# Description

----
https://learning.oreilly.com/library/view/learning-spark-2nd/9781492050032/ch11.html#managingcomma_deployingcomma_and_scaling

# Setup

In [12]:
from IPython.core.display import display, HTML
display(HTML("<style>.container { width:95% !important; }</style>"))

%load_ext blackcellmagic
# in a cell, type %%black

%load_ext autoreload
# in a cell, type %autoreload


The blackcellmagic extension is already loaded. To reload it, use:
  %reload_ext blackcellmagic
The autoreload extension is already loaded. To reload it, use:
  %reload_ext autoreload


# Imports

In [24]:
import os
import os.path as path

import src.data.utils as uts

# Spark

In [27]:
from pyspark.sql import SparkSession

# Create a SparkSession
spark = (SparkSession
         .builder
         .master('local[*]')
         .appName("spark-ml-ch-11")
         .config('ui.showConsoleProgress', 'false')
         .getOrCreate())

# Functions

See `src.data.utils`

# Model Management

* Library versioning
* Data evolution
* Order of execution
* Parallel operations

# MLflow
https://mlflow.org

MLflow is an open source platform that helps developers reproduce and share experiments, manage models, and much more. It provides interfaces in Python, R, and Java/Scala, as well as a REST API. As shown in Figure 11-1, MLflow has four main components:

* Tracking
    * Provides APIs to record parameters, metrics, code versions, models, and artifacts such as plots, and text.
* Projects
    * A standardized format to package your data science projects and their dependencies to run on other platforms. It helps you manage the model training process.
* Models
    * A standardized format to package models to deploy to diverse execution environments. It provides a consistent API for loading and applying models, regardless of the algorithm or library used to build the model.
* Registry
    * A repository to keep track of model lineage, model versions, stage transitions, and annotations.

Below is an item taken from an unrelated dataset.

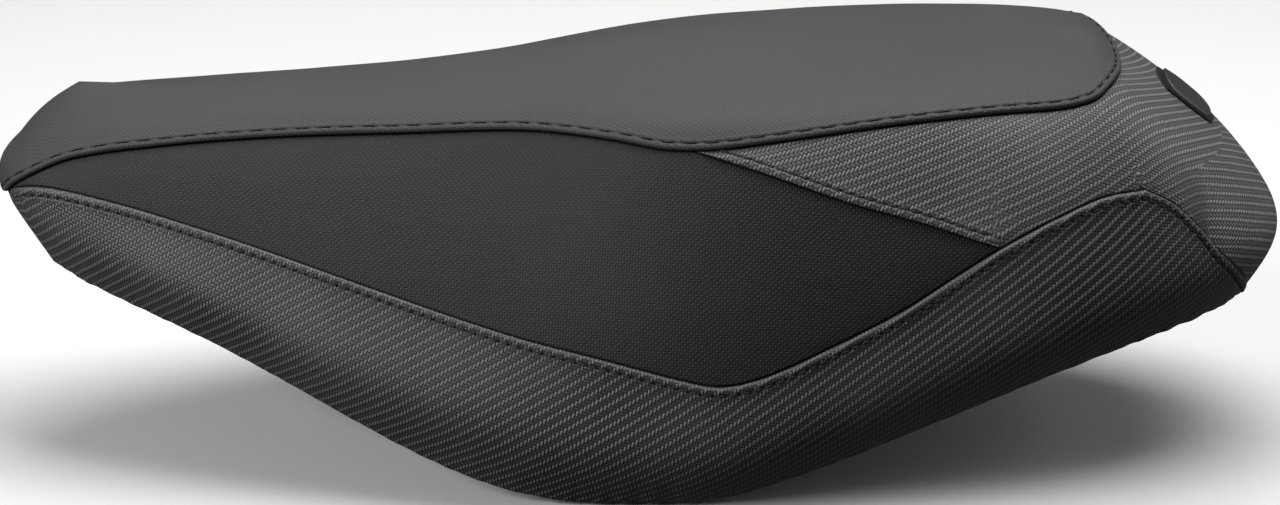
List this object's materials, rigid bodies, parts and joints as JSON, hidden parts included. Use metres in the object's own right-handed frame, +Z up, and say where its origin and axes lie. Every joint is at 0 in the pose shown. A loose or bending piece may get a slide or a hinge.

## Let’s examine a few things that can be logged to the tracking server:

* Parameters
    * Key/value inputs to your code—e.g., hyperparameters like num_trees or max_depth in your random forest
* Metrics
    * Numeric values (can update over time)—e.g., RMSE or accuracy values
* Artifacts
    * Files, data, and models—e.g., matplotlib images, or Parquet files
* Metadata
    * Information about the run, such as the source code that executed the run or the version of the code (e.g., the Git commit hash string for the code version)
* Models
    * The model(s) you trained


By default, the tracking server records everything to the filesystem, but you can specify a database for faster querying, such as for the parameters and metrics. Let’s add MLflow tracking to our random forest code from Chapter 10:

In [28]:
from pyspark.ml import Pipeline
from pyspark.ml.feature import StringIndexer, VectorAssembler
from pyspark.ml.regression import RandomForestRegressor
from pyspark.ml.evaluation import RegressionEvaluator

filePath = db_fname("sf-airbnb/sf-airbnb-clean.parquet")
airbnbDF = spark.read.parquet(filePath)

(trainDF, testDF) = airbnbDF.randomSplit([0.8, 0.2], seed=42)

In [30]:
import src.models.train_model as tm

In [32]:
categoricalCols = [field for (field, dataType) in trainDF.dtypes if dataType == 'string']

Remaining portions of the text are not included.